In January 2018, at the Third International Gibran Conference, Australian filmmaker Glenn Kalem and Italian scholar Francesco Medici announced that the official number of translations of Kahlil Gibran's The Prophet (1923) was translated into 104 translations. As of September 2018, Kalem announced that the number had increased to 108. These translations were made from the original English into various other languages such as Berber (Morocco), Basque (Spain), and Papiamentu (Caribbean Islands). The growing number of translations attests to the enduring nature and global appeal of Gibran's writing and the relevance of the message of Peace today.
A new book by Dr. Najwa Salim Nasr focuses on the Arabic and French translations of The Prophet.
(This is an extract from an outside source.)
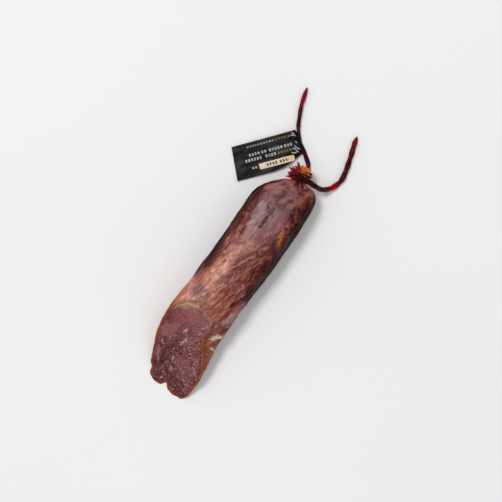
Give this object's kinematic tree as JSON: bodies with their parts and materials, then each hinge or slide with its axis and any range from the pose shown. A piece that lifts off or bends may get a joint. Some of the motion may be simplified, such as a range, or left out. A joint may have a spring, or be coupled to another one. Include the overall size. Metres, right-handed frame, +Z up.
{
  "type": "half cured pork loin",
  "caption": "Half of a cured pork loin in its casing, cut on a slant at one end, tied with a cord at the other, with a plain label threaded on the cord.",
  "frame": {"origin": "on the surface that the loin lies on, under the middle of the tied loin's box, without the cord's free ends and the label", "axes": "+Y along the loin towards its tied end, +X to the right seen from above with the tied end ahead, +Z up"},
  "size_m": [0.1146, 0.3358, 0.0461],
  "materials": {
    "meat": "satin",
    "casing": "glossy",
    "cord": "satin",
    "label": "semi-gloss"
  },
  "bodies": {
    "root": {"loin_meat": "meat", "casing": "casing", "cord_tie": "cord", "cord_end_side": "cord", "cord_end_up": "cord", "label": "label"}
  },
  "joints": []
}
Dr. Nasr's book, titled, THE PROPHET: Arabic and French Translations: A Comparative Linguistic Analysis includes nine chapters in which Professor Nasr expertly compares the lexical items and the syntactic structures in a selection from the counsel "On Love” in The Prophet chosen from nine translations into Arabic and ten translations into French.
Foreword
The book's foreword is written by Alexandre Najjar, an award-winning Lebanese novelist, and literary critic. On this book, he writes:
"Najwa Nasr, in her remarkable study, was able to compare the different translations of the same extract from the sermon On Love of The Prophet and to demonstrate through the established parallelisms, nuances, and disparities the incoherence that characterize the translations. She puts under the microscope each translator’s structure, syntax, and choice of words examining them with intense scrutiny. The result of her research is enlightening: By uncovering the different layers of the variants in question, she makes us penetrate into the core of the translation process revealing its secrets, its complications, as well as its limits. Nasr gets credit for having confronted a challenge of triple importance: Her book sets a standard for all those who study or practice translation, it complements the academic studies of Gibran’s works, and finally, puts us on the alert against poor translations of The Prophet by calling on the translators to be more intellectually vigilant, rigorous, and honest. After all, translation is recreation not treason!"